Anyone who worries that the future of higher ed will be one of decline and irrelevancy should spend a couple of days on the SNHU campus. While the rest of us spend much of our time worrying over the incremental pace of change in our industry, SNHU has been laying the foundation to become the next global university brand.
The SNHU story was my strongest impression after participating in my fifth HAIL (Harvesting Academic Innovation for Learners) campus convening. For those of you who have not heard of HAIL, the group is interesting for as much as what it is not as what it is. HAIL is not a professional association, a consortium, or any other type of organization. There are no employees of HAIL, no dues, and no charter. HAIL has no positions, no hierarchy, and no permanent leadership.
What HAIL is is a “network for higher ed leaders who have demonstrated an awareness of and commitment to experimentation for transformational change as a response to the uncertainty in the broader education ecosystem.” What HAIL does, in its grassroots and loosely organized fashion, is hold small convenings on college campuses for leaders of higher ed learning innovation.
What was so exciting about bringing the HAIL community to the SNHU campus is that SNHU feels like a university that has been designed to change.
Creating an institution around the idea of constant and continuous reinvention is a challenging concept for most academics (such as myself) to get our heads around. I know that I like to talk and write and opine about innovation. Actually living in an environment where ideas around innovation are rapidly translated into action feels – well – a bit risky.
SNHU’s warm and curious and down-to-earth president, Paul LeBlanc, customarily gets credit for leading his institution to a place where it enrolls 130 thousand global learners – while simultaneously growing the quality and long-term sustainability of its traditional residential campus-based programs. What president LeBlanc really should get credit for is nurturing SNHU’s culture. This is a place where “relentlessly challenging the status quo” is in the mission statement.
Spend a couple of days chatting with SNHU’s academic and innovation leaders, and one comes away with the idea that nobody is afraid to make big bets and take some real risks. This is an entire institution that believes that higher education (including credentials) does not need to be expensive to be high-quality. That it is not only possible to leverage every new technology and pedagogical strategy to bring affordable and learner-centric postsecondary opportunities to traditionally underserved communities across the world, but that doing so is a moral imperative.
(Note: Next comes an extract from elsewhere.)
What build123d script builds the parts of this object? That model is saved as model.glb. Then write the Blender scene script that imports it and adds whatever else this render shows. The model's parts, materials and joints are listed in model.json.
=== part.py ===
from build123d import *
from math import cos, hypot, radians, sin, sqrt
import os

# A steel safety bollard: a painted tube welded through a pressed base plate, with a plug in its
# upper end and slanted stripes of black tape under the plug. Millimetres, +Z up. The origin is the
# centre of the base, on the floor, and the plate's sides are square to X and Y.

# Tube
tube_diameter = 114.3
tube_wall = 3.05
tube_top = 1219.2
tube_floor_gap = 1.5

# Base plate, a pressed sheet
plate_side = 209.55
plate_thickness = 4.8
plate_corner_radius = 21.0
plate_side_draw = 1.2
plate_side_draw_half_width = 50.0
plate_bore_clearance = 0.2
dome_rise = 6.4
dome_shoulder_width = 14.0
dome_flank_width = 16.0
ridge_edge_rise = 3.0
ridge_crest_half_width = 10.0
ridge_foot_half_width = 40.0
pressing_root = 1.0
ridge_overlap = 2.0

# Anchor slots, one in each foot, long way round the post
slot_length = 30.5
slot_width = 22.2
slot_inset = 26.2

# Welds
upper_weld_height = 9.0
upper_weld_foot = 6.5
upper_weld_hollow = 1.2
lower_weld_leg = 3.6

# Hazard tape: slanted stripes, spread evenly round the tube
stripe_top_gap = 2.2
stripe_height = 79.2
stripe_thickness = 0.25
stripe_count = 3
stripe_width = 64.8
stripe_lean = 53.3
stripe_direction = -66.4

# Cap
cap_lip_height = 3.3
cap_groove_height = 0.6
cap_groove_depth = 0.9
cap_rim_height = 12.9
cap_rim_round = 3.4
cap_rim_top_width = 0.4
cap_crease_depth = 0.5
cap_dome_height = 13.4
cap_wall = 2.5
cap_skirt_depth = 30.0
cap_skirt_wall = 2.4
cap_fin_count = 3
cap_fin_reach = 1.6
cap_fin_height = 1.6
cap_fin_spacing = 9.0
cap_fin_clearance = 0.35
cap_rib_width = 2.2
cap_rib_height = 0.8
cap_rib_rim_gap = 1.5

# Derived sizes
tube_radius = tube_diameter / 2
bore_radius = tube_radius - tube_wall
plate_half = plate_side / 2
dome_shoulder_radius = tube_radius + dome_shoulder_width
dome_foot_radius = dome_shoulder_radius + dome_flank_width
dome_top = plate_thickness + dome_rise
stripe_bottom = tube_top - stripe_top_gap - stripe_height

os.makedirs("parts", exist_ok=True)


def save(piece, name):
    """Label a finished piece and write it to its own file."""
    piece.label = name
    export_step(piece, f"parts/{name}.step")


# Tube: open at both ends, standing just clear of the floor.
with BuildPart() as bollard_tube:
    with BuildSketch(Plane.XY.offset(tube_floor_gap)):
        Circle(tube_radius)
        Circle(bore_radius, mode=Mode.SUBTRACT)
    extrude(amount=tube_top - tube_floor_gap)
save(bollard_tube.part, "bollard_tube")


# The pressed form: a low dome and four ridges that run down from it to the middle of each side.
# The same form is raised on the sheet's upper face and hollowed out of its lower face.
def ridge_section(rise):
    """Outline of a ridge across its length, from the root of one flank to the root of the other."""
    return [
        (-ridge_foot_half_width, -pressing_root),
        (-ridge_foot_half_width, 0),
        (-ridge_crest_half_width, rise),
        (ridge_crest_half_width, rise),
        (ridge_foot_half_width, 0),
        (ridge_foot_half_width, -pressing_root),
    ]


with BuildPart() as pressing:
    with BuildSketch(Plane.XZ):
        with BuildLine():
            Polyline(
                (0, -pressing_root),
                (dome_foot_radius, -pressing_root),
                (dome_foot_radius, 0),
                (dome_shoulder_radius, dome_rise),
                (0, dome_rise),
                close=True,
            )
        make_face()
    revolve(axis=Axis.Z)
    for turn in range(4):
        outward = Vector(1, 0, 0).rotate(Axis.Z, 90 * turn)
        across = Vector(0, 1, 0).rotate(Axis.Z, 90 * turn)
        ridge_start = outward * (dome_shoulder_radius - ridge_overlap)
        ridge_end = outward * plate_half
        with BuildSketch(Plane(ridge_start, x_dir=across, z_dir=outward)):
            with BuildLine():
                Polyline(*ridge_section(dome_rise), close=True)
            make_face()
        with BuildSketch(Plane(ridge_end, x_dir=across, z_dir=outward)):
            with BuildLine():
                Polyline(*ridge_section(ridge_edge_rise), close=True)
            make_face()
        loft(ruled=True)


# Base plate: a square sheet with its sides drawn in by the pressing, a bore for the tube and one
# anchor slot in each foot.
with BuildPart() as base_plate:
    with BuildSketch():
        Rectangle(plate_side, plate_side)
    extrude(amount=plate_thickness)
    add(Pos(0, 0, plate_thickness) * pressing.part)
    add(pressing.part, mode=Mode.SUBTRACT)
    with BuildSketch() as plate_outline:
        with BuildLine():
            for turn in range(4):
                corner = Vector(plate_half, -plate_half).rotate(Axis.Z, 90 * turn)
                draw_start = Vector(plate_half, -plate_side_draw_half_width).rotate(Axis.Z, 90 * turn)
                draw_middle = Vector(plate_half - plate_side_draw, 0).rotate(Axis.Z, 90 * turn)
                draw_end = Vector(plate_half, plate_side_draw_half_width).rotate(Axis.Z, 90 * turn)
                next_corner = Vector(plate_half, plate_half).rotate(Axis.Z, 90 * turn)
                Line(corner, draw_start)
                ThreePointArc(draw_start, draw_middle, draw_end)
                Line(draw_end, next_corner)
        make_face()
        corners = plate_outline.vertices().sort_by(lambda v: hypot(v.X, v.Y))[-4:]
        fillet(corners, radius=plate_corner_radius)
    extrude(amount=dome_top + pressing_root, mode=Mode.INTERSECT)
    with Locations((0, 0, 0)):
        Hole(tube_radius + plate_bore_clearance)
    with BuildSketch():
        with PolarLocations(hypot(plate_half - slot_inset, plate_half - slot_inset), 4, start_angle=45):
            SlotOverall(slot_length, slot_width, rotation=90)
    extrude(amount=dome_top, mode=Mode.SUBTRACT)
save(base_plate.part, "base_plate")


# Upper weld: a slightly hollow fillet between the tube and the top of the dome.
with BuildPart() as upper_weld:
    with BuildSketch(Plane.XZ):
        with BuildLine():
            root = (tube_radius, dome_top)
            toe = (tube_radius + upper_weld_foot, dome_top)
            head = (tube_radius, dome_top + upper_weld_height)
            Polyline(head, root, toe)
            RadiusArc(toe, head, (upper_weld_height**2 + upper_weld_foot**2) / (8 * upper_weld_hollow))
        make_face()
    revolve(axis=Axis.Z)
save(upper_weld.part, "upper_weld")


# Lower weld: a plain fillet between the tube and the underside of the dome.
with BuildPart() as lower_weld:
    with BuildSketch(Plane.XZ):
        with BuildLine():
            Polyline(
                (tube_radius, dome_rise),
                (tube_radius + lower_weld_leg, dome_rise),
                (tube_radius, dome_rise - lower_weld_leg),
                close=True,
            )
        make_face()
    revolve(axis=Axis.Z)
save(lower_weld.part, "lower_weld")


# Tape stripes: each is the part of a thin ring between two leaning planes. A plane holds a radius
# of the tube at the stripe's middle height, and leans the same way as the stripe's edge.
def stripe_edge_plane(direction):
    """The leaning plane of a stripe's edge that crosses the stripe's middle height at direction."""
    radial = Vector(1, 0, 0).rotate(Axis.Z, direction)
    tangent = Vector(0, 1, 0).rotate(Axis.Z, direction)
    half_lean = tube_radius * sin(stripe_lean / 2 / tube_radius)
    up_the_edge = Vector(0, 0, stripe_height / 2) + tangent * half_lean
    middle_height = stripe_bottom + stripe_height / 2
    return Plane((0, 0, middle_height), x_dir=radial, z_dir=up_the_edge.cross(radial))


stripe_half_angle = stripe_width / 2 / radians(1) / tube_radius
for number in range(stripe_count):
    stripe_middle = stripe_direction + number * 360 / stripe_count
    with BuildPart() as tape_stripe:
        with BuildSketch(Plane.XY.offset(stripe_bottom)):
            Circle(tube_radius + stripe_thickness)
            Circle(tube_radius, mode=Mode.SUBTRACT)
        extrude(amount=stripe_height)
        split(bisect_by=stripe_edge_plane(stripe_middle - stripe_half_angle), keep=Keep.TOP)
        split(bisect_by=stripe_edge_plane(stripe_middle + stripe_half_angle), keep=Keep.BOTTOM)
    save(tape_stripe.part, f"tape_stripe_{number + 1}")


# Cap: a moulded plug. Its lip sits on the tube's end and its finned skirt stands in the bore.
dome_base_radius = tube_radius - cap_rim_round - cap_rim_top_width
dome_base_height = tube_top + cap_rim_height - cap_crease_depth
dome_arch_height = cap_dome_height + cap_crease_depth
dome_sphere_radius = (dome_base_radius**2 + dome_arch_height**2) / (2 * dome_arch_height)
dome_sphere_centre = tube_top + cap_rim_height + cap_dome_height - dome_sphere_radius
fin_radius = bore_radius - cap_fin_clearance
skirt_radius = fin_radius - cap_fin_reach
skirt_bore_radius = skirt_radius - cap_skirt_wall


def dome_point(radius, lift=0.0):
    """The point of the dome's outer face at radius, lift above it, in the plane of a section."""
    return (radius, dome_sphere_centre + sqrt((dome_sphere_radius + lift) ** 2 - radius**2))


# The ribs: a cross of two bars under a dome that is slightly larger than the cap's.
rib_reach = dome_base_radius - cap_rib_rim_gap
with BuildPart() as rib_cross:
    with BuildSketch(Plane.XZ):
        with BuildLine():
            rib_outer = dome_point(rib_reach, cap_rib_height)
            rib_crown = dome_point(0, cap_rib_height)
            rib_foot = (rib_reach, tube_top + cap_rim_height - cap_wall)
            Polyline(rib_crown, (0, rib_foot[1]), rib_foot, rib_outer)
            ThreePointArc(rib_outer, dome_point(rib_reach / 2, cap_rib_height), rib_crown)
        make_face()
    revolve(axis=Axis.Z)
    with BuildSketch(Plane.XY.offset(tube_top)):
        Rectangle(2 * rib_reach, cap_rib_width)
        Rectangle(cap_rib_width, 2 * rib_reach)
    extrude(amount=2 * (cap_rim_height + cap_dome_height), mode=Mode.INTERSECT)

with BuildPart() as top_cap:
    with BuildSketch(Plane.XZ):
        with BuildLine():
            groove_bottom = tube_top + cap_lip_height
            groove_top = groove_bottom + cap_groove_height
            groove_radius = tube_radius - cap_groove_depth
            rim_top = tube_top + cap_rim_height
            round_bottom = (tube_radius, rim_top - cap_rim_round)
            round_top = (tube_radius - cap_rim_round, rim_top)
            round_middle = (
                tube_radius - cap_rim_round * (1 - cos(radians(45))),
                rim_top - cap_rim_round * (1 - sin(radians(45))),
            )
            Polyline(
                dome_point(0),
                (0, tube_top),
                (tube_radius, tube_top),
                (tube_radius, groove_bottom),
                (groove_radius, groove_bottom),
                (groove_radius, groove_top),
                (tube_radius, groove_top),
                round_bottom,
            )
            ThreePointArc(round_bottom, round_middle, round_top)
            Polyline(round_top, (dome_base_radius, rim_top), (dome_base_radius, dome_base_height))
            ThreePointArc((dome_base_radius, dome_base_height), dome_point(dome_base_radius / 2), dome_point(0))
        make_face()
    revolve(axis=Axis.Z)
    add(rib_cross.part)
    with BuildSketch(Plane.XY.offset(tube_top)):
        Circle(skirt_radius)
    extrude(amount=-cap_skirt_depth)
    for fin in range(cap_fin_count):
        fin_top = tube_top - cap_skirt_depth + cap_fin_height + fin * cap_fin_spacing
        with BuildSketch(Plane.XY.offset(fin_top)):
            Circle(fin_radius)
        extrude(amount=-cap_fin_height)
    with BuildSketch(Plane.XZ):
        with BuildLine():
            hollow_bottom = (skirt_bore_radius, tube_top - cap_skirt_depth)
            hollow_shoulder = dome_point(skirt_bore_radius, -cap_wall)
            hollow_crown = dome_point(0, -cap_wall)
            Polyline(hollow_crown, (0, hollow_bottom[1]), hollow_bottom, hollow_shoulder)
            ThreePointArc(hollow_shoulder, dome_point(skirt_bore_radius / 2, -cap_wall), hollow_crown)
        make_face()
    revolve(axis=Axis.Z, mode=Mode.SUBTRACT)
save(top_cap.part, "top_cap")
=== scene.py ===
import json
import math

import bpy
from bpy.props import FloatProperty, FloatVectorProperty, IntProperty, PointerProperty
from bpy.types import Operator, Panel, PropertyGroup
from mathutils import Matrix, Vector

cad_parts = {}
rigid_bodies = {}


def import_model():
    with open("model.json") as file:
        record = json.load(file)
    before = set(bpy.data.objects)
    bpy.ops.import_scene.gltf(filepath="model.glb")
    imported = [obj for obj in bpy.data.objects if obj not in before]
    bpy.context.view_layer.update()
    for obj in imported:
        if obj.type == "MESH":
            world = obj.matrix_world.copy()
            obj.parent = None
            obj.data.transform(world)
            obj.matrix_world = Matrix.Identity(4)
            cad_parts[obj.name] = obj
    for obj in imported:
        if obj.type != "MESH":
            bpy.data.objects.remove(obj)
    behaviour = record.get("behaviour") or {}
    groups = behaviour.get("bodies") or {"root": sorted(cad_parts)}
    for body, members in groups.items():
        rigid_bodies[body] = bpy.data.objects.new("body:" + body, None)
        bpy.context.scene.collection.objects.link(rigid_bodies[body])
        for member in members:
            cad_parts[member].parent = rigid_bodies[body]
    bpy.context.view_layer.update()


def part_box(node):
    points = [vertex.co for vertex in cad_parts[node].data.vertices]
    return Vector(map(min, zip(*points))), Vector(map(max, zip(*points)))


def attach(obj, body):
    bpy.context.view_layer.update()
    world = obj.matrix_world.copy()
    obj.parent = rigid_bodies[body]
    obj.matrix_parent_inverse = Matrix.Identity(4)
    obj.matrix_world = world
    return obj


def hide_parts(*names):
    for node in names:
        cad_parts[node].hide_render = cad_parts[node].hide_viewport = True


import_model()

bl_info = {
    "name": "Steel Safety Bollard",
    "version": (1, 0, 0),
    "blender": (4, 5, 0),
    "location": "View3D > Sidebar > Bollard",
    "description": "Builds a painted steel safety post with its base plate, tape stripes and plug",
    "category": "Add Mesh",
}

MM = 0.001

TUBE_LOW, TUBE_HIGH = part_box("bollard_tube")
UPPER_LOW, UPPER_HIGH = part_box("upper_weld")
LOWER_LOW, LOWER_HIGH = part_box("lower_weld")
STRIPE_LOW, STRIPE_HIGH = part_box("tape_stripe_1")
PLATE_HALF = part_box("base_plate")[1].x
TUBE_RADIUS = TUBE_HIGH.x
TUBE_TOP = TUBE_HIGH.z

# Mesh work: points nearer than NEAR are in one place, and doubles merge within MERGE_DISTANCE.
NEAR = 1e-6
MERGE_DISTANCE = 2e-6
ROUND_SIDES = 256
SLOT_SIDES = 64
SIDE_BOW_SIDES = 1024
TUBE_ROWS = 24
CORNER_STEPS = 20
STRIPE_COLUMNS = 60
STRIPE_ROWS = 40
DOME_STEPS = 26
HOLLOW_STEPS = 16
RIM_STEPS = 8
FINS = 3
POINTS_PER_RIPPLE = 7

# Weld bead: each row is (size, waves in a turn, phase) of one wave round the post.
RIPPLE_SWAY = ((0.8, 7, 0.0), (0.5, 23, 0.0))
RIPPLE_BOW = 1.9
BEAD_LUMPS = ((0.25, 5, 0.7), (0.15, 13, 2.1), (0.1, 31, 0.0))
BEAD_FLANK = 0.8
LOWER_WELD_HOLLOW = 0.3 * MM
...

The HAIL Storm community is all about catalyzing institution-led learning innovation. SNHU, from what I can tell, is something of an experiment in what happens if the ideas of learning innovation become the ideas that run a university.
SNHU may be too busy creating new learner-centric, competency-based, and low-cost degree programs aimed at underserved postsecondary students to take the time to study its place in the broader higher ed ecosystem. I left HAIL wondering about how to we are going to build a critical scholarship of learning innovation, and how SNHU might be studied in relation to the future of higher education?
I also left HAIL believing that, if possible, every professional higher ed meeting should be held on the campus of a college or a university. The folks at SNHU put an enormous amount of thought, energy, and time into hosting this convening. They will have to tell us if what they got out of the gathering as an institution was commensurate with what they put in.
I know from the perspective of a participant, there is no way to understand the culture of an institution unless you put boots on the ground. Hearing all the presentations and visiting all the websites in the world about a school’s initiatives and programs can never convey an institutions culture. And it is culture – in the case of SNHU a passion for principled and data-driven institutional reinvention – that matters more than any specific initiative or program.
Who are the scholars that are studying the future of higher ed by spending time on campuses?
How might existing higher ed associations reinvent themselves from professional to scholarly organizations?
What would we need to create a network of learning innovation scholars?
Should more schools follow the lead of SNHU (and other HAIL hosts), and invest in convening cross-institutional discussions about creating the future of higher education?